Spice Cayenne Data Accelerator

Alpha

The Spice Cayenne Data Accelerator is in Alpha. Features and configuration may change. Available in Spice v1.9.0-rc.1 and later.

Spice Cayenne is a data acceleration engine designed for high-performance, scalable query on large-scale datasets. Built on Vortex, a next-generation columnar file format, Spice Cayenne combines columnar storage with in-process metadata management to provide fast query performance to scale to datasets beyond 1TB.

Why Vortex?

Spice Cayenne uses Vortex as its storage format, providing significant performance advantages:

100x faster random access reads compared to modern Apache Parquet
10-20x faster scans for analytical queries
5x faster writes with similar compression ratios
Zero-copy compatibility with Apache Arrow for efficient data processing
Extensible architecture with pluggable encoding, compression, and layout strategies

Vortex is a Linux Foundation (LF AI & Data) project under Apache-2.0 license with neutral governance. For performance benchmarks, see bench.vortex.dev.

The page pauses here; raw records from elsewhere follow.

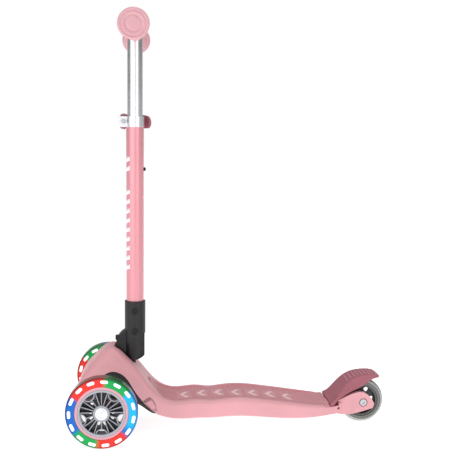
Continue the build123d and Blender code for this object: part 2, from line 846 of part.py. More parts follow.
with BuildPart() as fold_tongue:
    with BuildSketch(Plane.XZ):
        with Locations((pivot_x, pivot_h)):
            Circle(tongue_r)
        with BuildLine():
            Polyline(
                (pivot_x - 5, pivot_h - 22), (pivot_x + 22, pivot_h - 18),
                (pivot_x + 30, tongue_foot_h), (pivot_x - 4, tongue_foot_h), close=True,
            )
        make_face()
        with Locations((tbar_x - 37.0, pivot_h)):
            Rectangle(40, 90, mode=Mode.SUBTRACT)
    extrude(amount=tongue_half, both=True)
    with BuildSketch(Plane.XZ):
        with Locations((pivot_x, pivot_h)):
            Circle(pin_r + seat)
    extrude(amount=40, both=True, mode=Mode.SUBTRACT)
    with BuildSketch(Plane.YZ.offset(pivot_x + 14)):
        with Locations((0, button_h)):
            Circle(button_r + slip)
    extrude(amount=40, mode=Mode.SUBTRACT)

export(fold_tongue.part, "fold_tongue")

with BuildPart() as fold_pin:
    with BuildSketch(upright(pin_half)):
        with Locations((pivot_x, pivot_h)):
            Circle(pin_r)
    extrude(amount=2 * pin_half)

export(fold_pin.part, "fold_pin")

with BuildPart() as fold_button:
    with BuildSketch(Plane.YZ.offset(pivot_x + 14 + button_travel + slip)):
        with Locations((0, button_h)):
            Circle(button_r)
    extrude(amount=12.0)
    fillet(fold_button.edges().sort_by(Axis.X)[-1], 1.2)

export(fold_button.part, "fold_button")

with BuildPart() as fold_button_spring:
    with BuildSketch(Plane.YZ.offset(pivot_x + 14)):
        with Locations((0, button_h)):
            Circle(3.6)
            Circle(2.6, mode=Mode.SUBTRACT)
    extrude(amount=button_travel + slip)

export(fold_button_spring.part, "fold_button_spring")

# --- steering column, lower half ----------------------------------------------------------

screw_recess_r = 8.0
screw_heights = (208.0, 172.0)

with BuildPart() as fold_socket:
    with BuildSketch(Plane.XZ) as cheek:
        with BuildLine():
            back_x, front_x = tbar_x - socket_r, tbar_x + socket_r
            Line((back_x, socket_top_h), (back_x, pivot_h + 9))
            Spline(
                (back_x, pivot_h + 9), (tbar_x - 16.4, pivot_h - 1), (tbar_x - 12.4, pivot_h - 11),
                (tbar_x - 5.5, pivot_h - 21.5), (tbar_x + 3.0, pivot_h - 26.5),
                (tbar_x + 13.0, pivot_h - 21.0), (front_x, pivot_h - 6),
                tangents=[(0, -1), (0, 1)],
            )
            Line((front_x, pivot_h - 6), (front_x, socket_top_h))
            Line((front_x, socket_top_h), (back_x, socket_top_h))
        make_face()
    extrude(amount=socket_r, both=True)
    with BuildSketch(Plane.XY.offset(pivot_h - 40)):
        with Locations((tbar_x, 0)):
            Circle(socket_r)
    extrude(amount=socket_top_h - pivot_h + 60, mode=Mode.INTERSECT)
    chamfer(fold_socket.edges().group_by(Axis.Z)[-1], 0.8)
    with BuildSketch(Plane.XY.offset(tube_seat_h)):
        with Locations((tbar_x, 0)):
            Circle(lower_tube_r + seat)
    extrude(amount=80, mode=Mode.SUBTRACT)
    with BuildSketch(Plane.XZ):
        with Locations((pivot_x, pivot_h)):
            Circle(tongue_r + 1.0)
        with Locations((pivot_x, pivot_h - 20)):
            Rectangle(90, 60)
    extrude(amount=tongue_half + slip, both=True, mode=Mode.SUBTRACT)
    with BuildSketch(Plane.XZ):
        with Locations((pivot_x, pivot_h)):
            Circle(pin_r + running)
    extrude(amount=pin_half + slip, both=True, mode=Mode.SUBTRACT)
    for edge in (1, -1):
        with BuildSketch(upright(edge * (socket_r + 1))):
            with Locations(*[(tbar_x, h) for h in screw_heights]):
                Circle(screw_recess_r / 2 + 2.0)
        extrude(amount=edge * 2.6, mode=Mode.SUBTRACT)
        with BuildSketch(upright(edge * (socket_r + 1))):
            with Locations(*[(tbar_x, h) for h in screw_heights]):
                Circle(1.8)
        extrude(amount=edge * 7.6, mode=Mode.SUBTRACT)

export(fold_socket.part, "fold_socket")

with BuildPart() as socket_screws:
    for edge in (1, -1):
        for h in screw_heights:
            with BuildSketch(upright(edge * (socket_r - 1.6))):
                with Locations((tbar_x, h)):
                    Circle(4.6)
            extrude(amount=-edge * 1.4)
            with BuildSketch(upright(edge * (socket_r - 1.6))):
                with Locations((tbar_x, h)):
                    Circle(1.75)
            extrude(amount=edge * (4.7 if h == screw_heights[1] else 1.2))
            with BuildSketch(upright(edge * (socket_r - 0.2))):
                with Locations((tbar_x, h)):
                    RegularPolygon(2.2, 6)
            extrude(amount=edge * 1.0, mode=Mode.SUBTRACT)

export(socket_screws.part, "socket_screws")

snap_r = 3.2
snap_axis = Plane.YZ.offset(tbar_x)
lower_bore_r = lower_tube_r - lower_tube_wall

with BuildPart() as lower_tube:
    with BuildSketch(Plane.XY.offset(tube_seat_h + seat)):
        with Locations((tbar_x, 0)):
            Circle(lower_tube_r)
            Circle(lower_bore_r, mode=Mode.SUBTRACT)
    extrude(amount=lower_tube_top_h - tube_seat_h)
    with BuildSketch(snap_axis):
        with Locations((0, snap_h), (0, snap_h - height_step)):
            Circle(snap_r + slip)
    extrude(amount=-40, mode=Mode.SUBTRACT)

export(lower_tube.part, "lower_tube")

collar_low = lower_tube_top_h + seat
collar_h = 18.5
collar_bore = upper_tube_r + 0.1
collar_r = 16.2
ear_x = tbar_x + 20.0
ear_half = 2.0
ear_w = 6.0
clamp_bolt_h = collar_low + 10.0
guide_len = 60.0

with BuildPart() as guide_bush:
    with BuildSketch(Plane.XY.offset(lower_tube_top_h - guide_len)):
        with Locations((tbar_x, 0)):
            Circle(lower_bore_r - seat)
            Circle(upper_tube_r + running, mode=Mode.SUBTRACT)
    extrude(amount=guide_len)

export(guide_bush.part, "guide_bush")

with BuildPart() as clamp_collar:
    with BuildSketch(Plane.XY.offset(collar_low)):
        with Locations((tbar_x, 0)):
            Circle(collar_r)
        with Locations((ear_x - 4, 0)):
            Rectangle(26.0, 2 * (ear_half + ear_w))
        with Locations((tbar_x, 0)):
            Circle(collar_bore, mode=Mode.SUBTRACT)
        with Locations((ear_x, 0)):
            Rectangle(40.0, 2 * ear_half, mode=Mode.SUBTRACT)
    extrude(amount=collar_h)
    with BuildSketch(Plane.XZ):
        with Locations((ear_x, clamp_bolt_h)):
            Circle(2.5 + seat)
    extrude(amount=30, both=True, mode=Mode.SUBTRACT)

export(clamp_collar.part, "clamp_collar")

ear_face = ear_half + ear_w
cam_r = 6.0
cam_y = -ear_face - slip - cam_r

with BuildPart() as clamp_bolt:
    with BuildSketch(upright(ear_face + 4.0)):
        with Locations((ear_x, clamp_bolt_h)):
            Circle(2.5)
    extrude(amount=2 * ear_face + 4.0 + slip + 2 * cam_r + 1.0)
    with BuildSketch(Plane.XY.offset(clamp_bolt_h - 14)):
        with Locations((ear_x, cam_y)):
            Circle(2.6)
    extrude(amount=28)

export(clamp_bolt.part, "clamp_bolt")

with BuildPart() as clamp_nut:
    with BuildSketch(upright(ear_face + seat)):
        with Locations((ear_x, clamp_bolt_h)):
            RegularPolygon(4.6, 6)
            Circle(2.5 + seat, mode=Mode.SUBTRACT)
    extrude(amount=-4.0)

export(clamp_nut.part, "clamp_nut")

lever_low = clamp_bolt_h - 12.5
lever_h = 25.0
lever_t = 3.5

with BuildPart() as clamp_lever:
    with BuildSketch(Plane.XY.offset(lever_low)):
        with BuildLine() as lever_line:
            Spline(
                (ear_x, cam_y - 2.0), (tbar_x + 8.0, -21.5), (tbar_x - 6.0, -22.0),
                (tbar_x - 19.0, -17.0), (tbar_x - 26.5, -7.0),
            )
        trace(lever_line.line, line_width=lever_t)
        with Locations((ear_x, cam_y)):
            Circle(cam_r)
            Circle(2.6 + running, mode=Mode.SUBTRACT)
    extrude(amount=lever_h)
    with BuildSketch(upright(0)):
        with Locations((ear_x, clamp_bolt_h)):
            Rectangle(14.0, 6.0)
    extrude(amount=40, mode=Mode.SUBTRACT)

export(clamp_lever.part, "clamp_lever")

# --- steering column, upper half -------------------------------------------------------------

upper_bore_r = upper_tube_r - upper_tube_wall

with BuildPart() as upper_tube:
    with BuildSketch(Plane.XY.offset(upper_tube_low_h)):
        with Locations((tbar_x, 0)):
            Circle(upper_tube_r)
            Circle(upper_bore_r, mode=Mode.SUBTRACT)
    extrude(amount=bar_h - upper_tube_low_h)
    with BuildSketch(snap_axis):
        with Locations((0, snap_h)):
            SlotCenterToCenter(2 * height_step, 2 * (snap_r + slip), rotation=90)
    extrude(amount=-40, mode=Mode.SUBTRACT)
    with BuildSketch(Plane.XZ):
        with Locations((tbar_x, bar_h)):
            Circle(bar_r + seat)
    extrude(amount=40, both=True, mode=Mode.SUBTRACT)

export(upper_tube.part, "upper_tube")

plug_len = 9.0
with BuildPart() as handlebar_tube:
    with BuildSketch(upright(bar_half_w - plug_len)):
        with Locations((tbar_x, bar_h)):
            Circle(bar_r)
            Circle(bar_r - 1.5, mode=Mode.SUBTRACT)
    extrude(amount=2 * (bar_half_w - plug_len))

export(handlebar_tube.part, "handlebar_tube")


def grip(side):
    """Soft grip with ribs and a wide safety disc at the bar's end."""
    axis = Axis((tbar_x, 0, bar_h), (0, 1, 0))
    inner_end = upper_tube_r + 4.0
    with BuildPart() as handle:
        with BuildSketch(Plane.YZ.offset(tbar_x)):
            with BuildLine():
                Polyline(
                    (side * inner_end, bar_h), (side * inner_end, bar_h + grip_r + 1.5),
                    (side * (inner_end + 5), bar_h + grip_r + 1.5),
                    (side * (inner_end + 8), bar_h + grip_r),
                    (side * (bar_half_w - 14), bar_h + grip_r),
                    (side * (bar_half_w - 8), bar_h + grip_disc_r - 3.0),
                    (side * (bar_half_w - 6), bar_h + grip_disc_r),
                    (side * (bar_half_w - 1.5), bar_h + grip_disc_r),
                    (side * bar_half_w, bar_h + grip_disc_r - 2.0),
                    (side * bar_half_w, bar_h), close=True,
                )
            make_face()
        revolve(axis=axis)
        with BuildSketch(upright(side * (bar_half_w - plug_len + seat))):
            with Locations((tbar_x, bar_h)):
                Circle(bar_r + seat)
        extrude(amount=side * 200, mode=Mode.SUBTRACT)
    return handle.part


for side, hand in ((1, "left"), (-1, "right")):
    export(grip(side), f"{hand}_grip")

# --- snap button -------------------------------------------------------------------------------

with BuildPart() as snap_button:
    with BuildSketch(snap_axis.offset(-upper_bore_r + 2.0)):
        with Locations((0, snap_h)):
            Circle(snap_r)
    extrude(amount=-(lower_tube_r - upper_bore_r + 2.0 + 3.4))
    fillet(snap_button.edges().sort_by(Axis.X)[0], 1.5)

export(snap_button.part, "snap_button")

with BuildPart() as snap_spring:
    with BuildSketch(Plane.XZ):
        with BuildLine():
            Polyline(
                (tbar_x - upper_bore_r + 2.3, snap_h + 4), (tbar_x - upper_bore_r + 2.9, snap_h + 4),
                (tbar_x - upper_bore_r + 2.9, snap_h - 15), (tbar_x - 1.0, snap_h - 24.0),
                (tbar_x + upper_bore_r - 1.5, snap_h - 16), (tbar_x + upper_bore_r - 1.5, snap_h),
                (tbar_x + upper_bore_r - 2.1, snap_h), (tbar_x + upper_bore_r - 2.1, snap_h - 15.6),
                (tbar_x - 1.0, snap_h - 23.2), (tbar_x - upper_bore_r + 2.3, snap_h - 14.6),
                close=True,
            )
        make_face()
    extrude(amount=3.0, both=True)

export(snap_spring.part, "snap_spring")
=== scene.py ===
from math import cos, pi, radians, sin

import bmesh
import bpy
from mathutils import Matrix, Vector
from mathutils.bvhtree import BVHTree


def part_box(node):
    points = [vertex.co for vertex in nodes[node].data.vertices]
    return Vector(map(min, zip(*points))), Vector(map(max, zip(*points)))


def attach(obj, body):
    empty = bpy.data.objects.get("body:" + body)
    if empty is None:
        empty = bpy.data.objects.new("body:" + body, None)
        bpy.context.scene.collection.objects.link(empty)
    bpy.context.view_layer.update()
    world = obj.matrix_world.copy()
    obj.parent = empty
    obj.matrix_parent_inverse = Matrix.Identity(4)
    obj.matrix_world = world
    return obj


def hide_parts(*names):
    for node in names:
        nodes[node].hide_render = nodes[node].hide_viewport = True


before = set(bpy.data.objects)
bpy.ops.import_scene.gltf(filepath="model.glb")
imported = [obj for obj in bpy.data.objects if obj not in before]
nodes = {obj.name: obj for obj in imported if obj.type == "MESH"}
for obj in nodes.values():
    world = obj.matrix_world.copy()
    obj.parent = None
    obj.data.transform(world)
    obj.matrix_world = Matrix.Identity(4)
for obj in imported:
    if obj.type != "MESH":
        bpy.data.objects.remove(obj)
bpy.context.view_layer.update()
scene = bpy.context.scene
MM = 0.001


# --- places, read from the frame ---------------------------------------------------


def middle(node):
    """Middle of a node's box."""
    low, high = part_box(node)
    return (low + high) / 2


def half_size(node):
    """Half of a node's box along each axis."""
    low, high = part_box(node)
    return (high - low) / 2


front_wheels = {hand: middle(f"{hand}_front_tyre") for hand in ("left", "right")}
front_r = half_size("left_front_tyre").z
rear_wheel = middle("rear_tyre")
bar = middle("handlebar_tube")
column_x = middle("lower_tube").x
lower_tube_r = half_size("lower_tube").x


# --- camera, light and floor ----------------------------------------------------------

CAMERA_AT = Vector((138.6, 1569.9, 513.6)) * MM
CAMERA_YAW = radians(4.683)
CAMERA_PITCH = radians(5.588)
CAMERA_ROLL = radians(0.543)
CAMERA_LENS = 71.1            # millimetres, on a 36 mm frame
SENSOR_WIDTH = 36.0
WHITE = (1.0, 1.0, 1.0, 1.0)
AIM = (0.05, 0.0, 0.35)       # what the lamps point at
FLOOR_SIZE = 60.0


def make_camera():
    """Camera fitted to the photograph's view."""
    ahead = Vector((
        -sin(CAMERA_YAW) * cos(CAMERA_PITCH),
        -cos(CAMERA_YAW) * cos(CAMERA_PITCH),
        -sin(CAMERA_PITCH),
    ))
    level = Vector((-cos(CAMERA_YAW), sin(CAMERA_YAW), 0.0))
    turn = Matrix.Rotation(-CAMERA_ROLL, 3, ahead)
    right = turn @ level
    up = right.cross(ahead)
    data = bpy.data.cameras.new("camera")
    data.lens = CAMERA_LENS
    data.sensor_width = SENSOR_WIDTH
    camera = bpy.data.objects.new("camera", data)
    scene.collection.objects.link(camera)
    axes = Matrix((right, up, -ahead)).transposed()
    camera.matrix_world = Matrix.Translation(CAMERA_AT) @ axes.to_4x4()
    scene.camera = camera


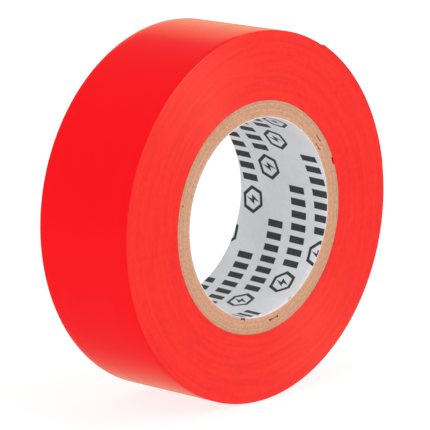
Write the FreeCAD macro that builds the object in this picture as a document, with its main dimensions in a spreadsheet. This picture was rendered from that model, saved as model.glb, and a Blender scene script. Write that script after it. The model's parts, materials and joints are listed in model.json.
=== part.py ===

While DuckDB excels for datasets up to approximately 1TB, Spice Cayenne with Vortex is designed to scale beyond these limits.

Configuration

To use Spice Cayenne as the data accelerator, specify cayenne as the engine for acceleration. Spice Cayenne only supports mode: file and stores data on disk.

datasets:
  - from: spice.ai:path.to.my_dataset
    name: my_dataset
    acceleration:
      engine: cayenne
      mode: file

`params`

Parameter name	Description
`cayenne_compression_strategy`	Compression algorithm for accelerated data. Defaults to `btrblocks`. Supports `btrblocks` or `zstd`.
`cayenne_unsupported_type_action`	Action when an unsupported data type is encountered. See `unsupported_type_action`.
`cayenne_footer_cache_mb`	Size of the in-memory Vortex footer cache in megabytes. Larger values improve query performance for repeated scans. Defaults to `128`.
`cayenne_segment_cache_mb`	Size of the in-memory Vortex segment cache in megabytes, caching decompressed data segments for improved query performance. Defaults to `256`.

Performance Tuning

Spice Cayenne performance can be optimized through cache configuration, compression strategy selection, and resource allocation.

Cache Tuning

Spice Cayenne uses two in-memory caches to accelerate query performance:

Footer Cache (cayenne_footer_cache_mb):

The footer cache stores Vortex file metadata, including schemas, statistics, and encoding information. Larger cache sizes benefit workloads with many files.

Default: 128 MB
Increase for datasets with many small files
Each file requires approximately 1-10 KB of footer cache

Segment Cache (cayenne_segment_cache_mb):

The segment cache stores decompressed data segments. Larger cache sizes benefit workloads with repeated queries on the same data.

Default: 256 MB
Increase for workloads with hot data patterns
Size based on frequently accessed data volume

Example - High-throughput configuration:

datasets:
  - from: s3://analytics-bucket/events/
    name: events
    acceleration:
      engine: cayenne
      mode: file
      params:
        cayenne_footer_cache_mb: 512
        cayenne_segment_cache_mb: 1024

Compression Strategy

Spice Cayenne supports two compression strategies, each with different performance characteristics. The BtrBlocks compression algorithm is designed for fast analytical queries, while zstd provides fast write performance. Additionally, zstd achieves better compression ratios when data contains large chunks of binary or text.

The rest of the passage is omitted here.